Jeremiah Quarshie: Yellow is the Colour of Water

Gallery 1957, Accra, Ghana19 Aug 2016 - 22 Oct 201


Gallery 1957 presents Yellow is the Colour of Water, a solo exhibition of new works and a multi-site installation from the artist Jeremiah Quarshie, curated by Robin Riskin.

Quarshie’s practice takes its narrative from contemporary life in Ghana, with particular emphasis on the passage of water throughout Accra—as embodied through the yellow “Kufuor” gallons used for storing and carrying it. Born in 1985 in Accra, Quarshie studied fine art at Ghana’s Kwame Nkrumah University of Science and Technology (KNUST) in Kumasi.

The exhibition is based out of Gallery 1957 at the Kempinski Hotel, and maps out to a body of site-specific interventions. The gallery segment of the show features new paintings from Quarshie’s Yellow is the Colour of Water series—portraits of beauty queens, businesswomen, and labourers, who sit atop arrangements of these ubiquitous yellow containers amid plain black backdrops.

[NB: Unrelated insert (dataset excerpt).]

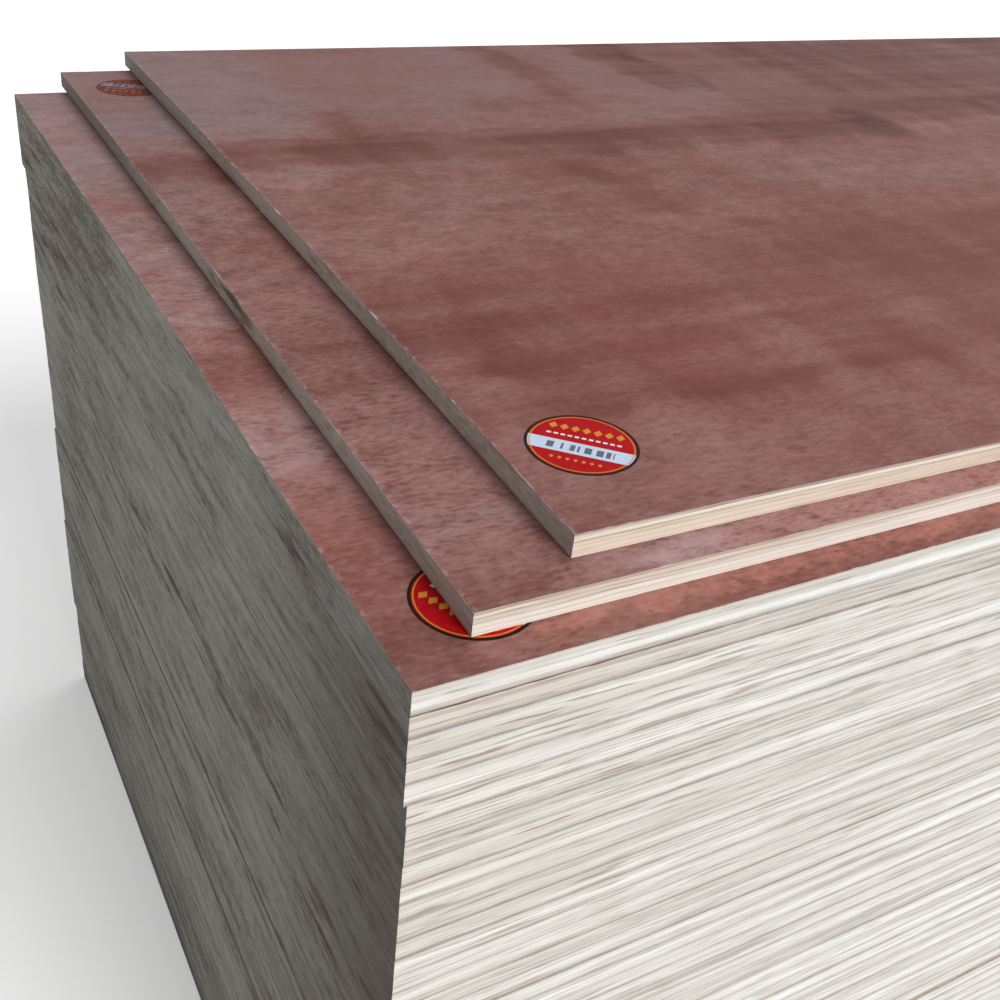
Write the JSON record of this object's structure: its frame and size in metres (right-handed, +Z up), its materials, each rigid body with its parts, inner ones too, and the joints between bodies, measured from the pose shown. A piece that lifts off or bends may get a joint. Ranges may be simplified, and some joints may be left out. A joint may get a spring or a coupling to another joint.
{
  "type": "stack of plywood sheets",
  "caption": "Tall flat pile of full-size plywood sheets with red-brown faces and pale edges, with loose sheets set back on top and round labels.",
  "frame": {"origin": "middle of the pile's underside, where it lies on the floor", "axes": "+X along the sheets' 2440 mm length, +Y across their 1220 mm width, +Z up; the loose sheets are set back from the -X, -Y corner"},
  "size_m": [2.5965, 1.2783, 1.0247],
  "materials": {
    "plywood": "matte",
    "label": "satin"
  },
  "bodies": {
    "root": {"pile_sheet_01": "plywood", "pile_sheet_02": "plywood", "pile_sheet_03": "plywood", "pile_sheet_04": "plywood", "pile_sheet_05": "plywood", "pile_sheet_06": "plywood", "pile_sheet_07": "plywood", "pile_sheet_08": "plywood", "pile_sheet_09": "plywood", "pile_sheet_10": "plywood", "pile_sheet_11": "plywood", "pile_sheet_12": "plywood", "pile_sheet_13": "plywood", "pile_sheet_14": "plywood", "pile_sheet_15": "plywood", "pile_sheet_16": "plywood", "pile_sheet_17": "plywood", "pile_sheet_18": "plywood", "pile_sheet_19": "plywood", "pile_sheet_20": "plywood", "pile_sheet_21": "plywood", "pile_sheet_22": "plywood", "pile_sheet_23": "plywood", "pile_sheet_24": "plywood", "pile_sheet_25": "plywood", "pile_sheet_26": "plywood", "pile_sheet_27": "plywood", "pile_sheet_28": "plywood", "pile_sheet_29": "plywood", "pile_sheet_30": "plywood", "pile_sheet_31": "plywood", "pile_sheet_32": "plywood", "pile_sheet_33": "plywood", "pile_sheet_34": "plywood", "pile_sheet_35": "plywood", "pile_sheet_36": "plywood", "pile_sheet_37": "plywood", "pile_sheet_38": "plywood", "pile_sheet_39": "plywood", "pile_sheet_40": "plywood", "pile_sheet_41": "plywood", "pile_sheet_42": "plywood", "pile_sheet_43": "plywood", "pile_sheet_44": "plywood", "pile_sheet_45": "plywood", "pile_sheet_46": "plywood", "pile_sheet_47": "plywood", "pile_sheet_48": "plywood", "pile_sheet_49": "plywood", "pile_sheet_50": "plywood", "pile_sheet_51": "plywood", "pile_sheet_52": "plywood", "pile_sheet_53": "plywood", "pile_sheet_54": "plywood", "loose_sheet_lower": "plywood", "loose_sheet_upper": "plywood", "label_pile": "label", "label_lower": "label", "label_upper": "label"}
  },
  "joints": []
}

Quarshie’s intricately detailed portraits are characterised by a unique realism combined with his own distinct visual language. Appropriating from Old Masters’ traditions and aspects of studio photography, his work questions the construction of imagery and the boundaries of portraiture. Quarshie removes this practice from the landscape of the elite, re-positioning it as a medium for raising critical questions about social conditions of the masses. The yellow gallons become both backdrop and throne—paradoxical points of failure and hope.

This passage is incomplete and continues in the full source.